Rapidly Generated, Ultra‐Stable, and Switchable Photoinduced Radicals: A Solid‐State Photochromic Paradigm for Reusable Paper Light‐Writing

Although photochromic molecules have attracted widespread interest in various fields, solid‐state photochromism remains a formidable challenge, owing to the substantial conformational constraints that hinder traditional molecular photoisomerization processes. Benefiting from the significant color change upon radical generation, chemical systems enabling a photoinduced radical (PIR) behavior through photoinduced electron transfer (PET) could be ideal candidates for solid‐state photochromism within minimized need of conformational freedom. However, the transient nature of radicals causes a dilemma in this scheme.

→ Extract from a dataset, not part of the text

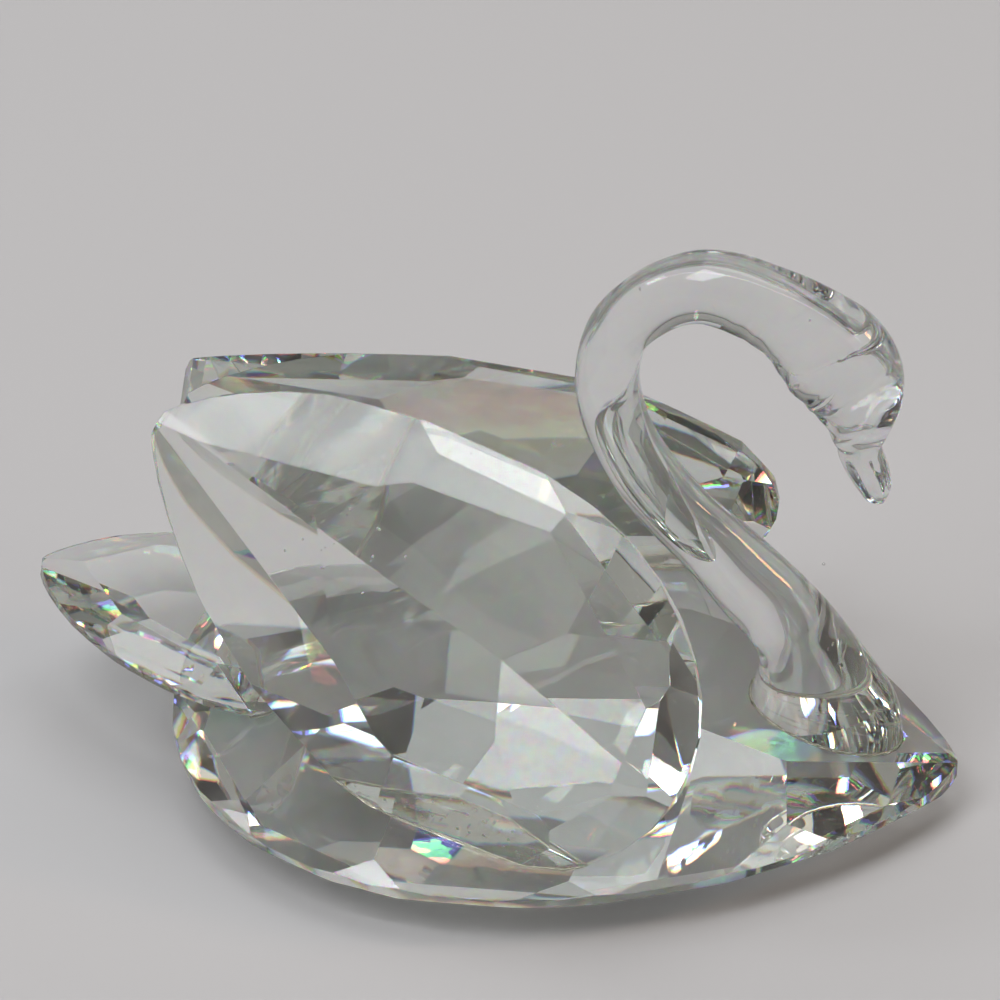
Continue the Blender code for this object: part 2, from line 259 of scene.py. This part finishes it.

Herein, we present a general crystal engineering strategy for rapidly generated (7‐s irradiation to saturation) and ultra‐stable (lasting 12 weeks) PIRs in the solid state, based on the anti‐parallel alignment of para‐hydroxyphenyl groups of persulfurated arenes to form a strong non‐covalent network for efficient PET and radical stabilization. Using this strategy, a PIR platform was constructed, with a superior photochromic behavior remaining in different solid forms (even in the fully‐ground sample) due to their transcendent crystallization ability. On this basis, our compounds can be further processed into reusable papers for light‐writing, accompanied by water fumigation for modulating the reversible process. This work provides new insights into addressing solid‐state photochromism and can inspire a wide range of optical material design from the switchable radical perspective.